City Council Member Bill Spelman, who has been volunteer-mediating the dispute since this summer, says the city has "no authority other than moral authority" in the matter. "In reality, there's not that much we can do even if we annex them," he said. "It only works if the ball field is in violation of [the city's] compatibility standards; as it turns out, it's not. Still, if they were in the city limits, it would be a very bad idea for them to build the ball field, and we would still try like hell to stop 'em." Annexation would indeed not solve Travis Country's existing problems with the school, especially in light of the legislature's most recent foray into controlling such matters by way of Senate Bill 89. The bill was designed to give unincorporated areas more power in the annexation process, and one of its purposes is to prevent cities from annexing properties in order to control land use. (The bill also requires cities to make up three-year annexation plans, and the council will be considering a proposed plan at its Dec. 9 meeting.)
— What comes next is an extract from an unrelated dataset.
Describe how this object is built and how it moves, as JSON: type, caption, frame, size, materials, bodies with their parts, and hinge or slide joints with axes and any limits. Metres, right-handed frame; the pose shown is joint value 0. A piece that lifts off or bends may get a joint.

For the moment, Regents is laying low. A rumored counterproposal to Travis Country's list of demands has yet to materialize on paper, and at press time the school's representatives had not replied to the Chronicle's requests for comment. (Some parents of Regents students, who also happen to be residents of Travis Country, have stepped in to try to broker peace, however, handing out flyers responding to some of the neighborhood's most serious criticisms.)
Spelman is nonetheless optimistic that a compromise can be reached. Confirming the existence of the rumored counterproposal from Regents, he said it could include moving the lighted field across the street and retaining the existing field, which abuts the houses, as an unlighted practice field. "They have orally told us it's what they're going to do," he said. In exchange, the school would want the neighborhood to sign off on the rest of their site plan, agreeing not to resist its completion. "It's probably a good deal from the neighborhood's point of view," said Spelman. "It makes good sense for them to end the fighting now."
Seale says he would be open to such an agreement -- that is, if it achieved the goals already laid out in the neighborhood's recent list of demands -- but he feels that the school is acting in bad faith. Regents was reportedly red-tagged by inspectors earlier this month for building an extension to its gymnasium that's larger than what was indicated on the site plan, without some environmental permits required by the city (though it is outside the city limits, Regents receives city utility infrastructure, and therefore has to comply with some city regulations).
This was bound to happen sooner or later. Suburban and city folks are not as different as we may have led ourselves to believe. Most have ideas about how neighborhoods should be, and most will ultimately turn to the city for redress when conflicts over these ideas seem unresolvable. The dirty little secret of the folks who want to be free from city environmental and development relations is their enthusiastic support of the CCRs -- that's covenants, codes, and restrictions -- that micromanage the appearances of neighbors' property, and the types of permissible activity thereon. The idea is that they want to limit only such aesthetic choices or activities as would harm the quality of life or threaten property values in Travis Country, both of which residents -- naturally -- want to keep high. (By contrast, in some of the urban neighborhoods, residents are trying to keep the quality of life high and the property values low, but that's a cultural difference, and a story for another time.)
Of course, Travis Country is neither Circle C, nor one of those virulently anti-annexation northwest side neighborhoods. The subdivision was voluntarily annexed in 1985, along with much of Oak Hill, and has seemingly been a loyal subject of the city of Austin ever since. Their argument is that since they pay city taxes and fees, they should have the same protections as residents whose property does not lie along the city limits. But as Travis Country residents are finding out, living on the outskirts exposes residents to risks that inner-city neighborhoods, longtime foot soldiers in the zoning and neighborhood planning wars, have fought to insulate themselves against. As a result, the kind of political organization that made the Triangle Square development issue the most popular geometrical shape in Austin is creeping out toward the hinterlands.
It's a phenomenon this council has seen before. "For a neighborhood in an unincorporated area, it's pretty scary to get annexed," says Spelman. The only thing you can be certain of is that your taxes will go up. Once you get annexed, particularly if the services are good, then it's less of a jump to say, "How can we use this city stuff to advantage? How can we protect against unwanted land uses?'"
In their platonic, ideal form, neighborhood associations are about more than just protecting against unwanted land uses (though such vigilance, outside the scope of the city's capabilities, is one of the NAs' primary functions). As a neighborhood organization begins to find civic expression on all sides of town, and the city continues to increase funding for neighborhood planning initiatives, the potential for decentralized planning success -- and for blowing the opportunity altogether -- seem equally great.
Today's wave of civic activity will include, allegedly, the long-promised zoning agenda items for the Champion property at RM 2222 and Loop 360. The council's morning session will include a briefing and discussion on the Town Lake Corridor Study, the original intent of 1980s city government as it relates to Town Lake-front property, and the implications for the proposed Gotham condominium complex. The early meeting will also include a briefing on development in the Bull Creek watershed.
This Week in Council:
Evening public hearings will include one at 6pm on the city's proposed settlements with Gary Bradley, accompanied by a briefing on development and water quality in the Barton Springs Zone. There will also be a hearing on proposed amendments to the laws governing where cell phone towers can be located.
You can also expect to see more grilling of the city legal department, as the council will be asked to approve another $50,000 in late billing
from Akin Gump Strauss Hauer and Feld from the LCRA water deal process.